Here is a handy unix one-liner to process mutect2 output VCF files into the 5 column, tab-separated format required by Oncotator for input (Oncotator is a web-based application that annotates human genomic point mutations and indels with transcripts and consequences). The output of Oncotator is a MAF-formatted file that is compatible with MutSigCV.
for file in $FILES
zcat $file | grep -v "GL000*" | grep -v "FILTER" | grep "PASS" | cut -d$'\t' -f 1-5 | awk '$3=$2' | awk '$1="chr"$1' > $file.tsv
Breaking this down we have:
“zcat $file” : read to stdout each line of a gzipped file
“grep -v “GL000*” : exclude any variant that doesn’t map to a named chromosome
“grep -v “FILTER” : exclude filter header lines
“grep “PASS””: include all lines that pass mutect2 filters
“cut -d$’\t’ -f 1-5” : cut on tabs and keep fields one through five
“awk ‘$3=$2’ : set column 3 equal to column 2, i.e., start and end position are equal
“awk $1=’chr’$1″” : set column one equal to ‘chr’ plus column one (make 1 = chr1)
One Reply to “Unix one-liner to convert VCF to Oncotator format”
Thank you for your informative and helpful blog. I was wondering whether you could explain how the grep “PASS” works on mutect2 vcf files that you recommend as part of the code for converting vcf files to Oncotator format. I am new to this area and thought that mutect 2 vcf files have a dot instead of PASS in their annotations. Is that correct?

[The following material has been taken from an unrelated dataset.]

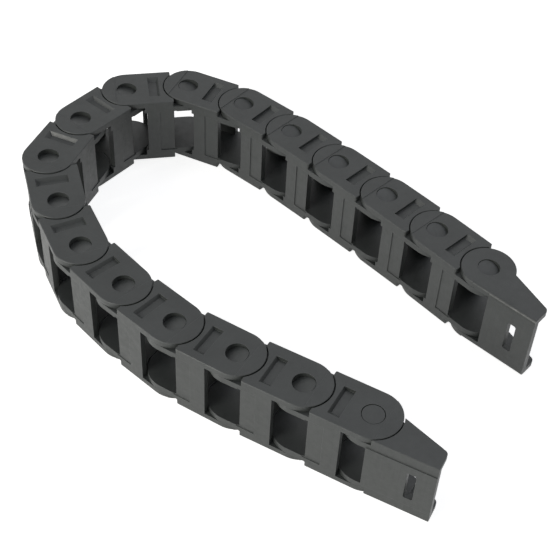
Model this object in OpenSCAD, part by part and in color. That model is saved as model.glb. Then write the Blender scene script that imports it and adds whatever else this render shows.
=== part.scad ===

To answer your question, the VCF output I was working with looked like this:
#CHROM POS ID REF ALT QUAL FILTER INFO FORMAT H1 H2
You’ll notice the FILTER field. This contained either ‘PASS’ or ‘FAIL’ if I recall. The VCF header specifies FILTER to mean:
##FILTER=ID=PASS,Description="All filters passed"
##FILTER=ID=alt_allele_in_normal,Description="Evidence seen in the normal sample"
##FILTER=D=clustered_events,Description="Clustered events observed in the tumor"
##FILTER=ID=germline_risk,Description="Evidence indicates this site is germline, not somatic"
##FILTER=ID=homologous_mapping_event,Description="More than three events were observed in the tumor"
##FILTER=ID=multi_event_alt_allele_in_normal,Description="Multiple events observed in tumor and normal"
##FILTER=ID=panel_of_normals,Description="Seen in at least 2 samples in the panel of normals"
##FILTER=ID=str_contraction,Description="Site filtered due to contraction of short tandem repeat region"
##FILTER=ID=t_lod_fstar,Description="Tumor does not meet likelihood threshold"
##FILTER=ID=triallelic_site,Description="Site filtered because more than two alt alleles pass tumor LOD"
I just took variants that passed these filters since we had to find a way to narrow down those we wanted to analyze further. Mutect2 is still in beta status and has probably changed in the year since I did this work, so this may no longer be current.
Hope this helps and thanks for reading!